Dunne, who said he interpreted some of the more persistent calls as "perhaps improper influence," said he could not remember whether the California politicians were based in Sacramento or Washington. But "they wanted to know: Is there anything that could be done to help reduce the sentence?"

Horacio Vignali said he did not know who made such calls and had "no idea why they did that."

In a two-year investigation, state and federal law enforcement authorities used wiretaps and raids to break a drug ring that transported more than 800 pounds of cocaine from California to Minnesota, where it was converted to crack for sale on the street.
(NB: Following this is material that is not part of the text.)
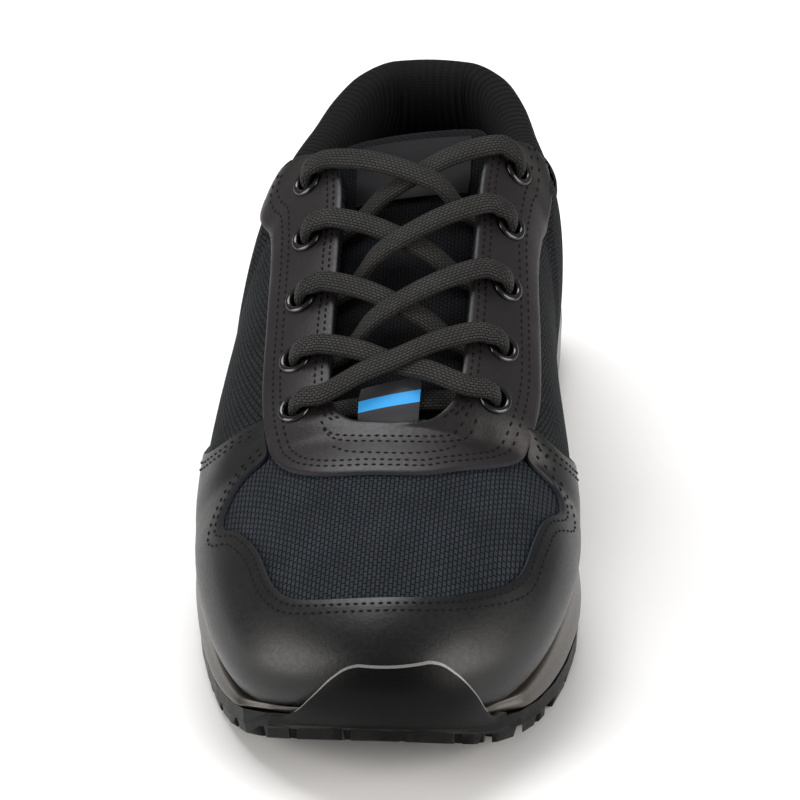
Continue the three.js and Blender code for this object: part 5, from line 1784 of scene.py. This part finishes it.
BAND_MIDDLE, BAND_HALF = 8.3, 1.9
tab_rubber, tree, surface = new_finish("tab_with_plain_band", 0.5, 0.45)
walked_mm = node(tree, "ShaderNodeSeparateXYZ", {0: in_mm(tree, "run")}).outputs["X"]
band = reckon(tree, "COMPARE", walked_mm, BAND_MIDDLE)
band.node.inputs[2].default_value = BAND_HALF
fleck = noise(tree, in_mm(tree), 2.0)
grey = blend_colours(tree, fleck, swatch("#26272a"), swatch("#303134"))
tree.links.new(blend_colours(tree, band, grey, swatch("#2f9fe8")), surface.inputs["Base Color"])
emboss(tree, surface, fleck, 0.04)
print("finishes", len(bpy.data.materials))

# %% Pieces and their finishes
settle(upper, [vamp_mesh, quarter_cloth, inner_cloth, inner_cloth], "textile", "upper")
settle(eyestay, [stay_leather, cut_edge], "leather", "eyestay")
settle(toe_cap, [cap_leather, cut_edge], "leather", "toe_cap")
settle(counter, [cap_leather, cut_edge], "leather", "heel_counter")
settle(stitches, thread, "leather")
settle(midsole, foam, "foam", "midsole")
settle(outsole, rubber, "rubber", "outsole")
settle(bumper, [rubber, rim_painted_highlight], "rubber")
settle(insole, footbed_cloth, "lining", "insole")
settle(collar_pad, pad_cloth, "lining", "collar_pad")
settle(tongue, tongue_knit, "textile", "tongue")
settle(label, patch_cloth, "label", "tongue_label")
settle(tag, tab_rubber, "label", "throat_tag")
settle(lace, lace_yarn, "lace", "lace_bar", *(f"lace_crossing_{k}" for k in range(1, EYELET_PAIRS)))
for ring, cad_name in eyelets:
    settle(ring, enamel, "enamel", cad_name)

# %% [markdown]
# ## Floor and light
# The shoe stands on a plain pale floor. Two large soft boxes at the sides draw the long soft highlights
# on its flanks, and a third overhead lights the vamp and the laces.

# %% Floor
start_clean()
bpy.ops.mesh.primitive_plane_add(size=12)
floor = bpy.context.object
floor.name = "studio_floor"
paper, tree, surface = new_finish("studio_paper", 0.9, 0.2)
paint(tree, surface, noise(tree, in_mm(tree), 0.02), "#f2f2f2", "#f6f6f6")
floor.data.materials.append(paper)


# %% Lights
def soft_box(name, place, size, power, colour="#ffffff"):
    """A square soft box that faces the shoe."""
    light = bpy.data.lights.new(name, "AREA")
    light.size, light.energy, light.color = size, power, swatch(colour)[:3]
    box = bpy.data.objects.new(name, light)
    bpy.context.collection.objects.link(box)
    box.location = place
    box.rotation_mode = "QUATERNION"
    box.rotation_quaternion = (Vector((0, 0, 0.06)) - Vector(place)).to_track_quat("-Z", "Y")


soft_box("left_box", (-1.45, -0.75, 0.5), 1.2, 27, "#fffaf4")
soft_box("right_box", (1.5, -0.6, 0.5), 1.2, 25, "#fffaf4")
soft_box("top_box", (-0.3, 0.5, 1.8), 1.2, 30)
bpy.context.scene.view_settings.view_transform = "Standard"
sky = bpy.data.worlds.new("studio")
bpy.context.scene.world = sky
sky.use_nodes = True
sky.node_tree.nodes["Background"].inputs["Color"].default_value = swatch("#f4f5f7")
sky.node_tree.nodes["Background"].inputs["Strength"].default_value = 0.34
Detectives learned that Vignali, a rapper wannabe who called himself "C-Low," played a central role in the enterprise. He provided the money to buy the cocaine in Los Angeles, where it was then shipped to Minnesota by mail.

Tony Adams, one of the police detectives who worked on the case, said Vignali "was making big money" from the ring. "Let me put it like this," he said, citing wiretaps: "This kid went to Las Vegas and would lose $200,000 at Caesar's Palace and it was no big deal.

"He had a condo in Encino worth over $240,000. And yet his tax records showed he was only making $30,000 at his dad's auto body shop."

Most of the defendants pleaded guilty and received prison sentences, but Vignali and two Minneapolis men went on trial.